La polyphonie des rumeurs de la prière
Que ce soit dans la partie juive (le Kaddish, les rumeurs synagogales ashkénazes, le El Maleh Rahamim...) ou dans la partie chrétienne (les implorations de Marie, les cantiques de Béthanie...), les chœurs sont écrits en 36 voix séparées, mélangeant des rythmes parlés, les détails des mots (consonnes). Cette écoute presque lettriste des langues se retrouve dans l’orchestration. Pour la première partie, juive, j’ai développé une écoute des spécificités polyphoniques synagogales des prières dites, dans cette langue bouleversée par les pleurs et les accents tragiques, celle en vigueur dans la prononciation ashkénaze, la langue de tous ceux qui ont péri dans les camps. Dans ma lecture des chapitres 14 et 15 de l’évangile selon Marc, j’ai ressenti une très grande violence, non seulement entre Jésus, la turba et ses juges, mais aussi dans la relation avec les disciples. Le français du XIIIe siècle et la structure des phrases voudraient faire entendre cette dissonance évangélique.

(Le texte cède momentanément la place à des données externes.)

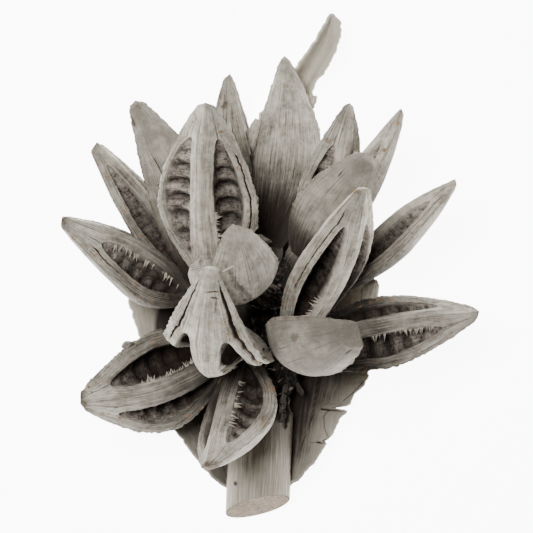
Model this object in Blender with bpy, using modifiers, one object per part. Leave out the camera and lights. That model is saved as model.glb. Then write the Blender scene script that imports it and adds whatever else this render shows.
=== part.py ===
# Star pod: a dried, whitewashed seed head of a tropical "bird of paradise" tree.
# Seven woody capsules stand on a fibrous core inside one long boat-shaped bract, and a cut
# length of stalk comes out at the foot. Each capsule has split into wedge-shaped valves:
# a rounded outer face, and two flat inner faces that meet in a ridge, each with a long
# ribbed seed hollow. The head lies on its bract: +Y runs from the cut stalk to the bract's
# tip, +X to the right and +Z up, from the surface that it rests on.
import math
import random
from collections import namedtuple

import bmesh
import bpy
import numpy as np
from mathutils import Vector, noise

MM = 0.001
GAP = 0.3

# A valve's shape, as shares of its length or of its radius
GIRTH_BASE = 0.34
GIRTH_SWELL = 0.9
GIRTH_TAPER = 1.7
HALF_ANGLE = math.radians(60)
ARC_STEPS = 3
HOLLOW_START = 0.10
HOLLOW_INNER = 0.24
HOLLOW_MIDDLE = 0.48
HOLLOW_OUTER = 0.74
HOLLOW_DEPTH = 0.46
HOLLOW_INNER_WALL = (0.12, 1.0)
HOLLOW_OUTER_WALL = (0.45, 0.75)
RIB_HEIGHT = 0.16
PLAIN_STATIONS = 8

# The pods, in mm: where each one's foot sits, where its short stalk ends in the core, and
# where its valves' tips are. turn is how far the valve's ridge is rolled from straight up, in
# degrees, to the left seen from its foot. bend and rise push its middle to the left and
# upwards. peak is where along it the valve is widest, hollow is where its seed hollow ends,
# and end is its tip's radius as a share of its widest.
Valve = namedtuple("Valve", "tip turn radius bend rise peak hollow ribs end",
                   defaults=(0, 0, 0.46, 0.79, 0, 0.13))
PODS = {
    "pod_top": ((0, 8, 31), (-2, -10, 22), [
        Valve((10, 117, 26), 180, 22, bend=-7, rise=-4, end=0.07),
        Valve((-20, 106, 36), -45, 22, ribs=6, hollow=0.68),
    ]),
    "pod_upper_left": ((-32, -4, 82), (-10, -28, 26), [
        Valve((-31, 83, 113), 14, 32, bend=3, rise=2, peak=0.34, ribs=7),
        Valve((-17, 21, 138), 128, 26, bend=-6, rise=-1, end=0.3),
    ]),
    "pod_left": ((-36, -11, 38), (-20, -16, 18), [
        Valve((-72, 90, 46), 170, 20, bend=-5, rise=-2, end=0.22),
        Valve((-93, 68, 39), -48, 20, bend=-6, hollow=0.86, end=0.25),
        Valve((-110, 27, 58), -58, 30, bend=-7, peak=0.36, hollow=0.7, ribs=7),
    ]),
    "pod_upper_right": ((19, 5, 59), (12, -14, 26), [
        Valve((54, 59, 82), 170, 22, bend=3, rise=-3, end=0.3),
        Valve((44, 86, 82), -28, 20, bend=-7, ribs=6, hollow=0.72, end=0.08),
        Valve((72, 85, 62), 78, 21, bend=5),
    ]),
    "pod_right": ((38, -8, 47), (16, -29, 22), [
        Valve((101, 47, 64), 72, 22, bend=8),
    ]),
    "pod_lower_right": ((16, -43, 60), (8, -48, 26), [
        Valve((50, 39, 126), -44, 27, bend=-9, rise=5, ribs=7),
        Valve((114, -24, 62), 27, 25, bend=4, ribs=7),
        Valve((45, -28, 130), 156, 25.5, bend=6, rise=4, peak=0.6, end=0.42),
    ]),
    "pod_front": ((-18, -46, 54), (-11, -49, 26), [
        Valve((-28, -1, 146), 28, 33, bend=15, rise=31, peak=0.36, end=0.18),
        Valve((-98, -72, 78), 18, 33, bend=9, rise=3, ribs=7),
        Valve((-32, -103, 98), -46, 30, ribs=6),
    ]),
}
FOOT_RADIUS = 9.5
STALK_RADIUS = 6.0

# The core that carries the pods: a lumpy oval, flat where it lies on the bract and where it
# meets the stem, with dry shreds standing on it.
CORE_CENTRE = (-2, -38, 19)
CORE_HALF = (25, 46, 17)
CORE_FLOOR = 2.8
CORE_END_Y = -80.0
CORE_LUMP = 0.12
CORE_LUMPS_ACROSS = 3.1
SHRED_COUNT = 18
SHRED_LENGTH = (12, 26)
SHRED_WIDTH = 3.4
SHRED_THICK = 1.2

# The stem: an oval, cut aslant at its free end
STEM_HALF_WIDTH = 18.0
STEM_HALF_HEIGHT = 13.0
STEM_CENTRE_Z = 16.0
STEM_TOP_Y = CORE_END_Y - GAP
STEM_END_Y = -134.4
STEM_TOP_X = -3.0
STEM_END_X = -5.0
CUT_LEAN = math.radians(27)
CUT_SLOPE = math.radians(13)

# The bract: at each station its two margins, its keel's height, how far its margins rise
# above the keel, and the power of its curve from keel to margin.
Station = namedtuple("Station", "y left right keel rise curve")
BRACT = [
    Station(-124, -27, 19, 0, 16, 3.0),
    Station(-116, -34, 23, 0, 17, 2.8),
    Station(-108, -41, 29, 0, 18, 2.4),
    Station(-93, -52, 39, 0, 20, 2.0),
    Station(-75, -60, 49, 0, 21, 1.8),
    Station(-63, -65, 57, 0, 22, 1.7),
    Station(-36, -71, 60, 0, 20, 1.7),
    Station(-19, -78, 62, 0, 17, 1.7),
    Station(4, -68, 60, 0, 13, 1.7),
    Station(30, -54, 50, 0, 12, 1.7),
    Station(60, -16, 34, 0, 8, 1.7),
    Station(82, -7, 27, 4, 9, 1.8),
    Station(97, 3, 28, 10, 8, 1.8),
    Station(112, 17, 38, 17, 7, 1.8),
    Station(126, 26, 42, 22, 5, 1.8),
    Station(136, 31, 42, 26, 3, 1.8),
    Station(140, 34, 39, 28, 1, 1.8),
]
BRACT_ROWS = 45
BRACT_COLUMNS = 10
BRACT_THICKNESS = 2.4
BRACT_FLAT = 2.0
BRACT_TEAR = 1.6

# Tears in the bract's right margin, in mm: where along it, how deep and how wide
NOTCHES = [(-80, 7, 7), (-97, 4, 5)]

SEED = 7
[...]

Celan : souffle et tremblement
Ma musique a toujours été marquée par le souffle des flûtes, par ce que j’appelle les « froissements d’ailes », l’essoufflement de la voix. Trembler ! L’essence vocale du musical du son, l’au-delà du timbre c’est le tremblement. C’est dans ce tremblement que s’exprime la désespérance du poème chez Paul Celan. C’est la langue allemande qui garde en mémoire le yiddish et l’hébreu de la synagogue du shtetl : la tierce tragique et désespérante de yzkor. C’est cette même désespérance après Auschwitz : (la tierce du El Maleh Rahamim) qui scande et interrompt brutalement Die Schleuse. Celan retrouve un mot qui « me » cherchait, et non pas que le poète cherchait : « Kaddish ». Puis à travers l’écluse, il a dû passer pour sauver le mot : « Yzkor ! » (« Souviens-toi ! »). La langue de Celan pleure toujours. Elle crie, elle tremble. C’est Espenbaum. La mère ne reviendra jamais, et elle n’aura jamais de cheveux blancs. Le fils pleure la mère qui ne reviendra pas.
« Composer une Passion après Auschwitz », entretien (extrait) réalisé par Danielle Cohen-Levinas. Paris, Éditions Beauchesne, 2017.